Dec 23, 2024 6:20 PM
In one of the lesser-known tales of polar survival, a Russian voyage in search of whales, bears, seals, and the Northeast passage goes spectacularly wrong, and after two winters drifting north in the grip of the pack ice, ten of the 23 on board decide to trek south with sledges and kayaks in the hope of reaching Franz Josef Land. Only two of them live to tell the tale.

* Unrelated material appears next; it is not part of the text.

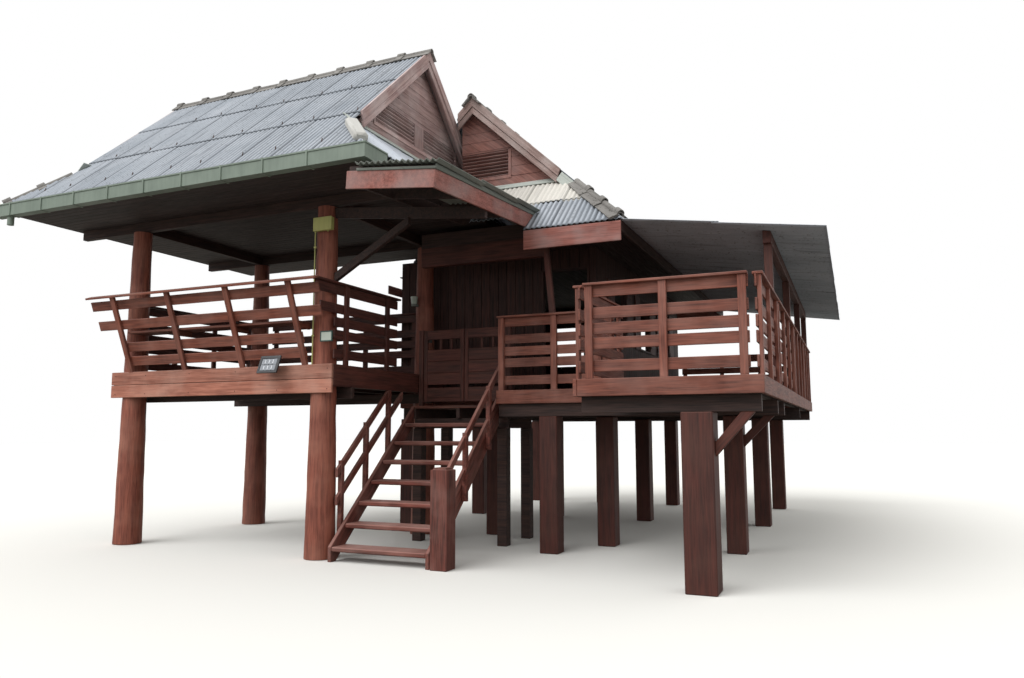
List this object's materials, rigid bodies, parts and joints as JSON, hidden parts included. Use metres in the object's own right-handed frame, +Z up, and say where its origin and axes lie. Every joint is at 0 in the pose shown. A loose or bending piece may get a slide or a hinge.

There’s all the usual stuff you expect from the genre: frostbite, scurvy, raw birds and polar bear liver for breakfast, and frequent dunkings in frigid brine. But what makes this one especially interesting compared to the likes of Nansen, Shackleton, Cherry, Mawson etc. is that none of these guys signed up for an arctic death-march. The crew of the Sant Anna, a mix of ordinary sailors, hunters, general adventurers, and, extraordinarily, a woman (who, however, stays behind on the ship) has almost no polar experience and is unprepared even for the planned itinerary. They have hardly any maps or geographical knowledge, not enough fuel, one sleeping bag between them, they have to improvise their sledges and kayaks out of stuff lying around the ship. The author and ship’s navigator, Albanov, shows some leadership ability by his own account, but the men in general are resigned, indolent, querulous bordering on mutinous, and habitually uncooperative — just as you’d expect ordinary people, rather than intrepid British/Norwegian arctic hands, to be. Where Scott and Shackleton and their men have nightly revues and singalongs to keep their spirits and stiff upper lips up, this lot always look on the gloomy side of life. In a way, it’s as miraculous that 10% of them made it out alive as it is that 100% of Shackleton’s did. In a dark and somehow very Russian twist of fate, the author only lived a few more years — blown up in a freak munitions train explosion.
Don’t skip the afterword, which contains a fascinating revelation about Albanov’s fellow survivor.